Scan the lines below for the word "finishes". Copy each line you find it in.

---- DATASET SECTION

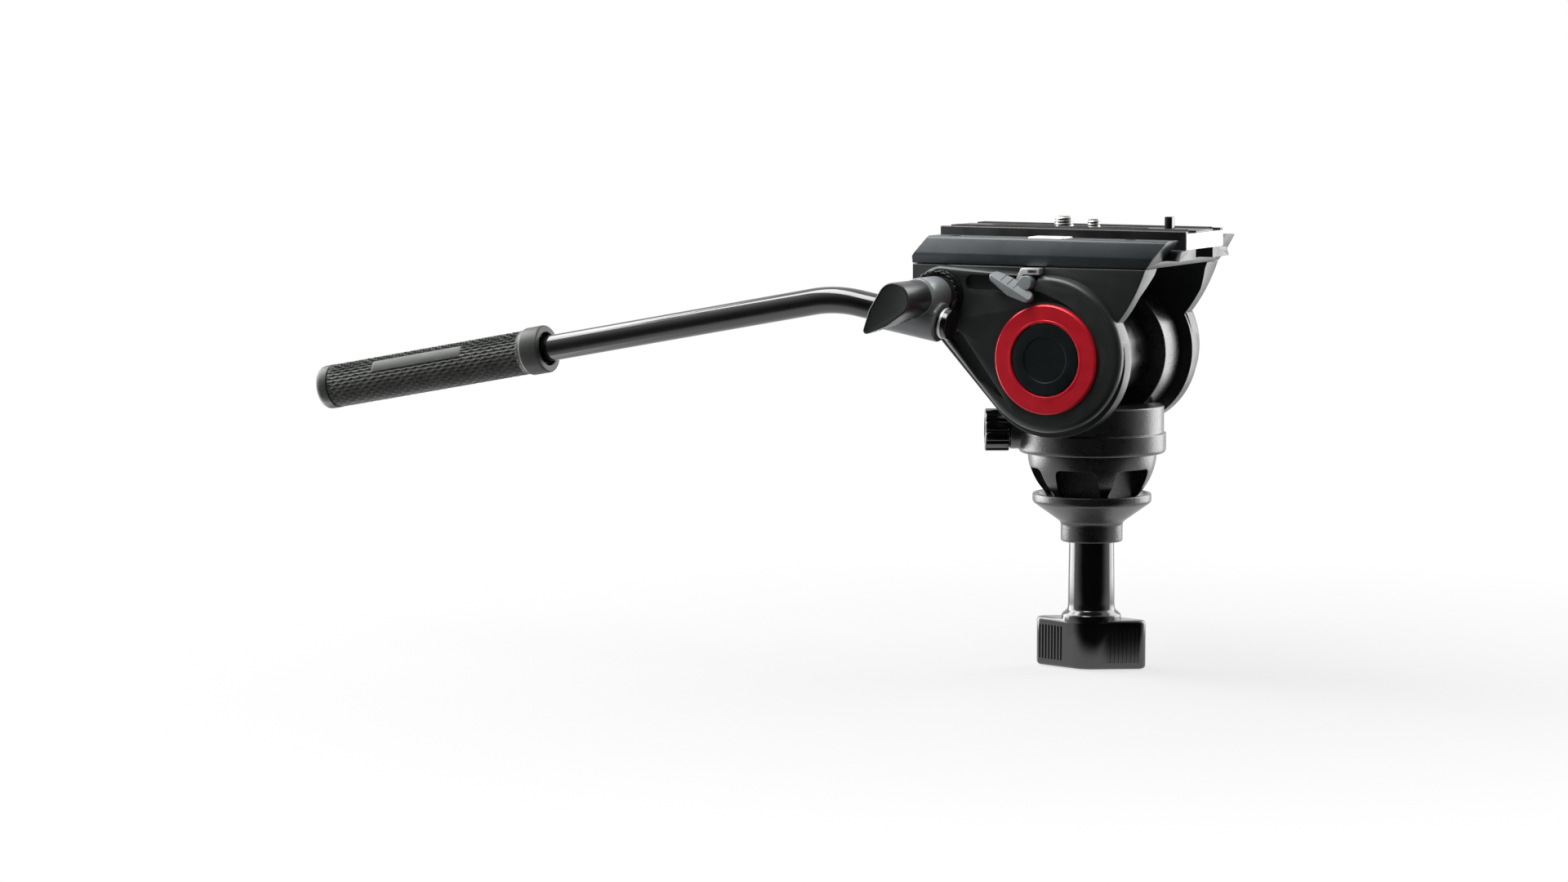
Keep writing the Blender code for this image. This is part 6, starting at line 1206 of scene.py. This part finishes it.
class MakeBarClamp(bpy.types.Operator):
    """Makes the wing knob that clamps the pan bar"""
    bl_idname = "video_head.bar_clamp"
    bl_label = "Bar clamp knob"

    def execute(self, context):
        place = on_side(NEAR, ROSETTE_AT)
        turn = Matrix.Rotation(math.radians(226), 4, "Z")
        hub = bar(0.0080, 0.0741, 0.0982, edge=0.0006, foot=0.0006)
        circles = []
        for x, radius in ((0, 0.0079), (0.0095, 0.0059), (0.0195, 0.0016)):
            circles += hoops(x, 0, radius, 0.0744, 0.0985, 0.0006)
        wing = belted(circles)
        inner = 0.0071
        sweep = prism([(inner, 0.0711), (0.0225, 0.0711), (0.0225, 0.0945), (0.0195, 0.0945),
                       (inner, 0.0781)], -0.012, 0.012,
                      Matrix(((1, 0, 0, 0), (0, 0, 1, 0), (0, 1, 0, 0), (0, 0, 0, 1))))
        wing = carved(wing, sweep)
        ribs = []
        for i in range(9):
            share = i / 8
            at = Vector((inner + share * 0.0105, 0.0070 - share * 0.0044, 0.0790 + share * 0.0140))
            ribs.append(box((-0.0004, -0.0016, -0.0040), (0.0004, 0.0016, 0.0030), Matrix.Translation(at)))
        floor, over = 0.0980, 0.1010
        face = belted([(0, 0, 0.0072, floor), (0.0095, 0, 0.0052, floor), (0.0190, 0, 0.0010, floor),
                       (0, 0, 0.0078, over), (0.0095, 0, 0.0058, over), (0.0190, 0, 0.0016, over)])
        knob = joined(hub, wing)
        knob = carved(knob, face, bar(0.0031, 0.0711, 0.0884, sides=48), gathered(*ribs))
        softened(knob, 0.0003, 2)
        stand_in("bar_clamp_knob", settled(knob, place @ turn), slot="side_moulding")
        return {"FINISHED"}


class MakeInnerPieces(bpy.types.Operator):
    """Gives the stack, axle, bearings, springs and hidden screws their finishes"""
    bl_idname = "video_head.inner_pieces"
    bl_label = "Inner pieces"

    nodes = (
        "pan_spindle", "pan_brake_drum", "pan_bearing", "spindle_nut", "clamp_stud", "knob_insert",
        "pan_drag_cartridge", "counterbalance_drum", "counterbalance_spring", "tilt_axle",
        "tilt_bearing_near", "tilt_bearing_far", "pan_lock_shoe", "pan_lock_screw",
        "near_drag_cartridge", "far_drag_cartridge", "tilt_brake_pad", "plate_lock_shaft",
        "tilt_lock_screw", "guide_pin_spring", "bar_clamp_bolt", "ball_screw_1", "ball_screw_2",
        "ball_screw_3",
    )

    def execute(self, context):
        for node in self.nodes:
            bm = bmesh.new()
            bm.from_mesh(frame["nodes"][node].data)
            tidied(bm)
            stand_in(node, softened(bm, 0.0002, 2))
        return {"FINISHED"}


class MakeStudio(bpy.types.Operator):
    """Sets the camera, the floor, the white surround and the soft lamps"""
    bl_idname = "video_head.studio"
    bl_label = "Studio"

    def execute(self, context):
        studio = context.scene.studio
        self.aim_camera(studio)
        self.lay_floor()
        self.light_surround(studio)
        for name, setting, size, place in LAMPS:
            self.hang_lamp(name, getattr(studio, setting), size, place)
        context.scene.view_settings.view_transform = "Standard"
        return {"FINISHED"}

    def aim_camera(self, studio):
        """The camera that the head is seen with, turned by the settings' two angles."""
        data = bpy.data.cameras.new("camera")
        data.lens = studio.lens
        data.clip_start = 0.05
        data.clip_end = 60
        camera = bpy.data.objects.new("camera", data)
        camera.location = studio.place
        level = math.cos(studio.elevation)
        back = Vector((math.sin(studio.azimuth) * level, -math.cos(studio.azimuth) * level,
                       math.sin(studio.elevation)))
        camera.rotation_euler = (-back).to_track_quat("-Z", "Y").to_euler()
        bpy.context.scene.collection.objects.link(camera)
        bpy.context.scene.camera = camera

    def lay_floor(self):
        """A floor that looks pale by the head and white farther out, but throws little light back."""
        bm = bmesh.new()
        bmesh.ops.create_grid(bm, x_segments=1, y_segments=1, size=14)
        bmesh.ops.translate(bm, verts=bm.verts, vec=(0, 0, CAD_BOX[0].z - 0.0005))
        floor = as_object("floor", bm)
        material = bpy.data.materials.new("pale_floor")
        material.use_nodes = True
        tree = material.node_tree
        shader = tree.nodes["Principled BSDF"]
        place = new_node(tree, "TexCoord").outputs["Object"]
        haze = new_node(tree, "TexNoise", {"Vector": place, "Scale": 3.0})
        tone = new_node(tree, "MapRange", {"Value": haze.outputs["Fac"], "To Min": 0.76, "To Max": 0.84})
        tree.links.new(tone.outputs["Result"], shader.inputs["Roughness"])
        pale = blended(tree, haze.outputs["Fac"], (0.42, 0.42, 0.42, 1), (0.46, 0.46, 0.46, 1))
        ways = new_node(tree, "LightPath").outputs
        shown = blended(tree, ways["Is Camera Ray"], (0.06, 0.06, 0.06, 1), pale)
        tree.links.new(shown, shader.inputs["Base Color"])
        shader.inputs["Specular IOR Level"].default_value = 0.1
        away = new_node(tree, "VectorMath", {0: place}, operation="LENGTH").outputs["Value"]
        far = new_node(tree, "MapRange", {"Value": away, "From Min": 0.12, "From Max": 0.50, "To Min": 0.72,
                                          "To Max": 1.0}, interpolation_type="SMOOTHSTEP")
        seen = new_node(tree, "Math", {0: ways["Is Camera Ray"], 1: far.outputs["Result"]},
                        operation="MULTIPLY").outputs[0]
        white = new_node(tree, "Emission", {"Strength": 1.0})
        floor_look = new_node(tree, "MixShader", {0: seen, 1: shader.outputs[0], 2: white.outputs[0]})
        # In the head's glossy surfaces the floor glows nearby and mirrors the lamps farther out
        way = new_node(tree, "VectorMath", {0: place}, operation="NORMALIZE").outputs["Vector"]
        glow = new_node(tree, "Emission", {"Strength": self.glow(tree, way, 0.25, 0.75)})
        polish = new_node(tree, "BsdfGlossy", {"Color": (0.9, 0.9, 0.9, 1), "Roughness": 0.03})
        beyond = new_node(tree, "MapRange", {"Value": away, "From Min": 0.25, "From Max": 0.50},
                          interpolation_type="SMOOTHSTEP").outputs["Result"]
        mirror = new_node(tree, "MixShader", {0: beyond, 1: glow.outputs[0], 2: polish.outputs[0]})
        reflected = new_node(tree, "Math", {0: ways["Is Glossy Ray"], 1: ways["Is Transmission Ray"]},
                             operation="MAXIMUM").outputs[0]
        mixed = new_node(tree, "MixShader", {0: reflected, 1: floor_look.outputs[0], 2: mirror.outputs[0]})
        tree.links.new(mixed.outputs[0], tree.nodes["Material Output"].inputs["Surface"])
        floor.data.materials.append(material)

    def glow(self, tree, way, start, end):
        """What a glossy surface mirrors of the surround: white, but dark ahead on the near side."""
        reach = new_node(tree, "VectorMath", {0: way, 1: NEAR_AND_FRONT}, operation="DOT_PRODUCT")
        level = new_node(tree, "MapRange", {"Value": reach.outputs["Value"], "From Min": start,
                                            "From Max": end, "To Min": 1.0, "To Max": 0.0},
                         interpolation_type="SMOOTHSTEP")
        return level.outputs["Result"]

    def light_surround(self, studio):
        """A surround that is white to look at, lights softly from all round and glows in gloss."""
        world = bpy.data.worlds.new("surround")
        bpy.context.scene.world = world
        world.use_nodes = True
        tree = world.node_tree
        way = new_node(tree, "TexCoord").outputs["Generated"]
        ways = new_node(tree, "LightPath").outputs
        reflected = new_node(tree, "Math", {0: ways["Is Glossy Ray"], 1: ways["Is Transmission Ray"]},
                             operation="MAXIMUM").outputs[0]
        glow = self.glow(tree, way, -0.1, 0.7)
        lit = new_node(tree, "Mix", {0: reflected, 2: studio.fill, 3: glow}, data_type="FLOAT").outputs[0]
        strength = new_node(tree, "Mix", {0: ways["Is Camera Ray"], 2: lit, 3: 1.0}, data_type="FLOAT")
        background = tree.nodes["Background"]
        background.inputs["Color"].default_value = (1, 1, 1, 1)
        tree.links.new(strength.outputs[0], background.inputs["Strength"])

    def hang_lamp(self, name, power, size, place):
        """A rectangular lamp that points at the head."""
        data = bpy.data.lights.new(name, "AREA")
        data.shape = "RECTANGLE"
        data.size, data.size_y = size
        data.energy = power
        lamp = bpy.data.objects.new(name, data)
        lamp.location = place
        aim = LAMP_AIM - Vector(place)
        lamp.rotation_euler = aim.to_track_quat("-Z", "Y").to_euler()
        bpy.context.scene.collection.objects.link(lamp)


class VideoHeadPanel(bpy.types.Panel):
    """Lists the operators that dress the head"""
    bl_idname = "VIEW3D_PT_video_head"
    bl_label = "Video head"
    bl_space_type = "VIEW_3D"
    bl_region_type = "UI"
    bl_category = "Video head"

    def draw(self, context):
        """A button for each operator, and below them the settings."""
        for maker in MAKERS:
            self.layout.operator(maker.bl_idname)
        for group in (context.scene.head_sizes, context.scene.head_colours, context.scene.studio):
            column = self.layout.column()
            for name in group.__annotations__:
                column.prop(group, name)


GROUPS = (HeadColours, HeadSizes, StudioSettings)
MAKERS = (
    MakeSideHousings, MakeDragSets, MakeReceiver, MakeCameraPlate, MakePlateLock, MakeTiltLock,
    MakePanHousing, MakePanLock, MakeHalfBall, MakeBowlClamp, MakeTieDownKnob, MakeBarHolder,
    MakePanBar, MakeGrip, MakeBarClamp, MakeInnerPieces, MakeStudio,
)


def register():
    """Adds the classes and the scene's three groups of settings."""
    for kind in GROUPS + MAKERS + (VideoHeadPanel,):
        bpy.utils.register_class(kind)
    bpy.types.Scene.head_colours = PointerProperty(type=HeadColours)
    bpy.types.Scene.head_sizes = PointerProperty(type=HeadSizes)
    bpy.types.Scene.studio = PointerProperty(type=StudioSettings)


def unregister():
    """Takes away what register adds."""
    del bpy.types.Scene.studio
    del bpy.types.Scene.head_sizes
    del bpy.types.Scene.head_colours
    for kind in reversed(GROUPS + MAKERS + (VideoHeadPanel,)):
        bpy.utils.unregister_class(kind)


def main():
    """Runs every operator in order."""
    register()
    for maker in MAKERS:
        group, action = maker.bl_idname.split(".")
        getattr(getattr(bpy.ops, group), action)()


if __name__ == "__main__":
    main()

--------

FULL ANSWER:
Keep writing the Blender code for this image. This is part 6, starting at line 1206 of scene.py. This part finishes it.
    """Gives the stack, axle, bearings, springs and hidden screws their finishes"""